Data from Colliers International, Las Vegas office, show the median price for existing homes in January 2008 at about $250,000 and new homes resting at around $275,000. By the beginning of 2009, the median price for new homes was about $225,000, while existing product rested just over $150,000. That gap has continued to appear, widening even further today.
Construction permits are also on the uptick for the year. In 2016, through July, there were 5,282 permits distributed — a 9.8 percent increase over past year, Smith said. In 2014, there were 6.632 permits distributed, which still seems far from the more than 32,000 distributed in 2004.
During the recession, the average number of permits allocated was about 3,900 with a low of 3,732 in 2011 Smith said. Comparing the highest level leaves more than an 80 percent gap.

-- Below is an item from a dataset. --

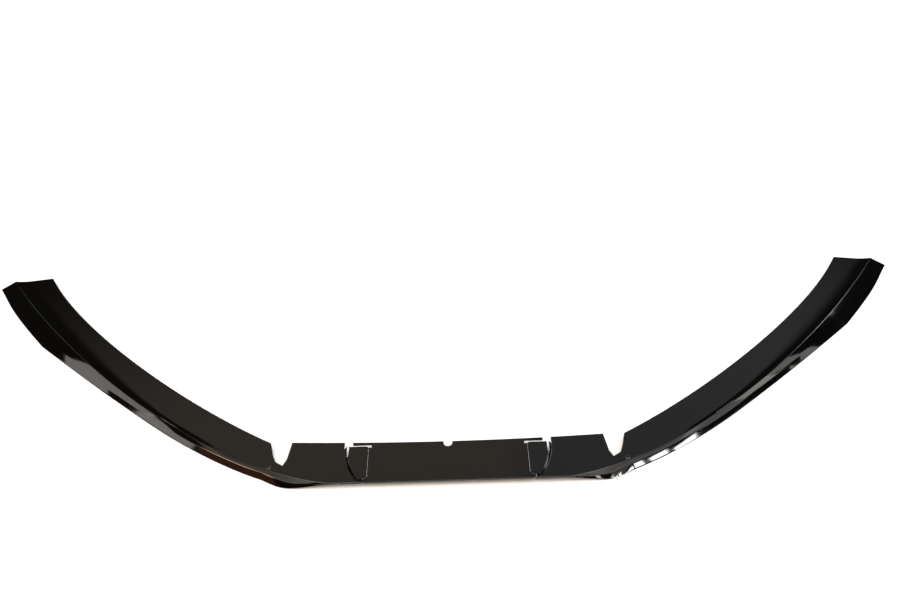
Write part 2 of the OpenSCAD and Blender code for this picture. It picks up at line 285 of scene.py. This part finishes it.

Housing starts were also on the rise with a seasonally adjusted rate of 9,364 through mid-August, according to Sharga. That was an improvement of 11.1 percent over past year, which would have equated to just over 8,300 starts. But again, the number still sat far below the pre-recession peak of nearly 35,000, he added.
In general, Sharga said things are moving in the right direction because of a better local job market and an increasing population in Southern Nevada.
Cochran said Pardee, which is building four communities around the valley, is also positive on the market, but cautious as well.
“I don’t think we’re going to see these big fluctuations that we saw in the past,” Cochran said. “I think it’s going to get back to more of what it was like in the 1970s and the 1980s.”
During those periods, the yearly average was more around 12,000 to 18,000 permits annually, said Cochran.
Cochran said Pardee will build about six to eight houses, where 40 percent of those homes are sold before building starts. From there, Pardee has about four to five months to sell out.
At the same time, Cochran said there are certain areas of town that Pardee builds in where turnkey product is necessary, especially near Nellis Air Force Base, where members of the military come in and out at a rapid pace.